Everyone wanted to know what part of Ireland I was from. Matt told me that his friend, Damian, who was killed in the Trade Towers, was one of nine kids of a family from Donegal. They all grew up in Inwood in the ’70s, when it was still an Irish neighborhood. Matt’s from the Bronx, but his family had a summer house in the Catskills next to all these Inwood families. Four Green Fields, they called it. Matt’s father would put on a brogue when talking with the rest of the Four Green Fields men, and the kids would tease him for it. Matt was a year or two younger than Damian and was dying to hang out with the bigger boys.

I realized I’d read a huge New York Times feature about Damian and Inwood a few weeks back. Sonuvagun, If Isn’t Dominion. The article isn’t online any more, but I remember that the whole family was crazy for Gaelic football. Damian was the youngest boy, and his father used to put him down to bed doing commentary on an imaginary match where the brothers all played on the same team.
“And Michael passes the ball to Sean…and Sean passes the ball to Eugene…and Eugene heads it over to Paul….”
The ball always ended up with Damian, and he always scored the winning goal. Lucky kid. He was golden, Matt says.

Swings

On the walk home from Max’s reading last night, we stopped off at a playground in Park Slope. I’d been tempted by the swings here two Saturdays before. These are cool municipal swings, not like the truncated little set in our back garden when we were growing up. Long, solid chains, wide seats, and smooth tarmac underneath. I knew these swings would let me be a safety-harnessed Tarzan, but I didn’t want to be near the bored, jostling 14 year olds who claimed them that day.

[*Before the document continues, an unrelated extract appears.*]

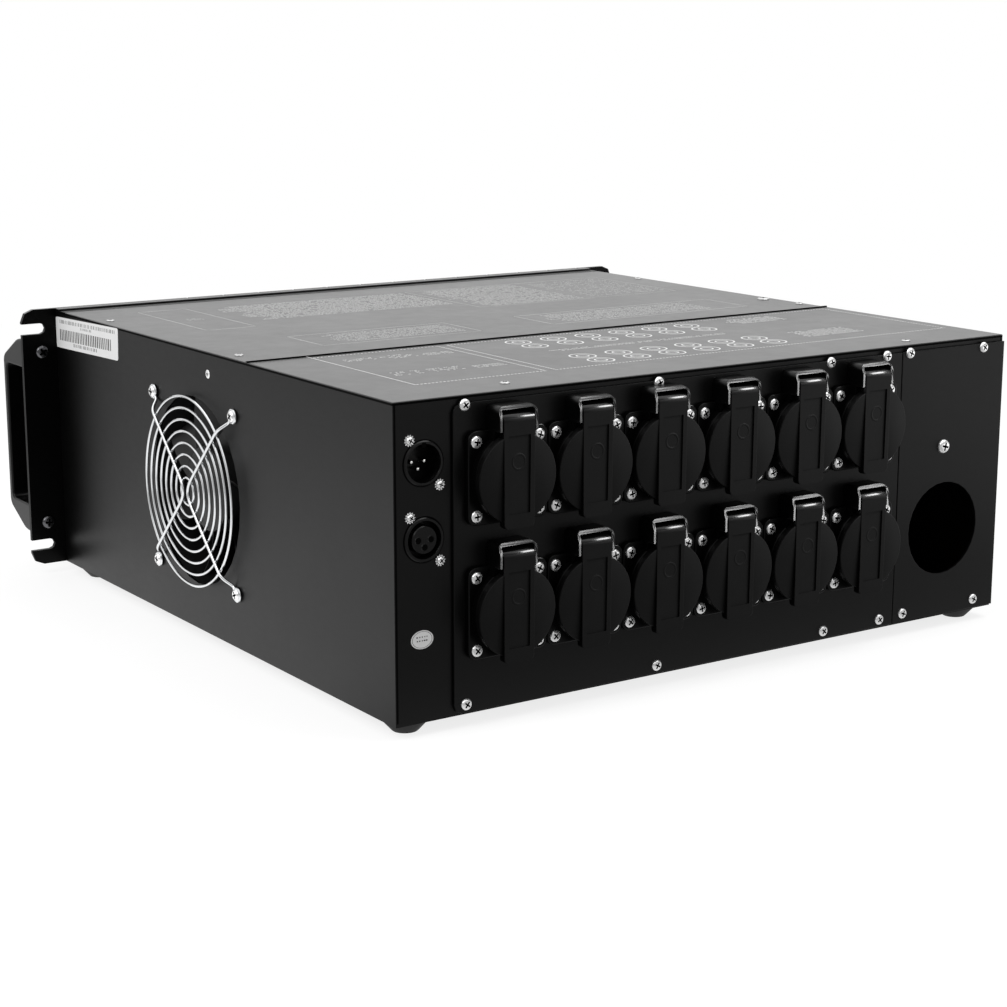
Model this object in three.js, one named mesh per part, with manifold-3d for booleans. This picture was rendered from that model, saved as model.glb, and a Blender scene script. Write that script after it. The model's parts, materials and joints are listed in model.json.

At 1.30 last night, though, they were mine. At first, I felt exhilarated. Then I couldn’t go much higher and I started to realize I was going nowhere. Back and forth, back and forth, an endless revving up for nothing. Drunkenly, I tried to calculate how drunk I was, which made me nervous. I imagined what would happen if I let go at the top of an arc. There were butterflies in my stomach as the swing dipped each time.

Someone said that a fear of heights is really a fear of our impulse to jump, and it’s true.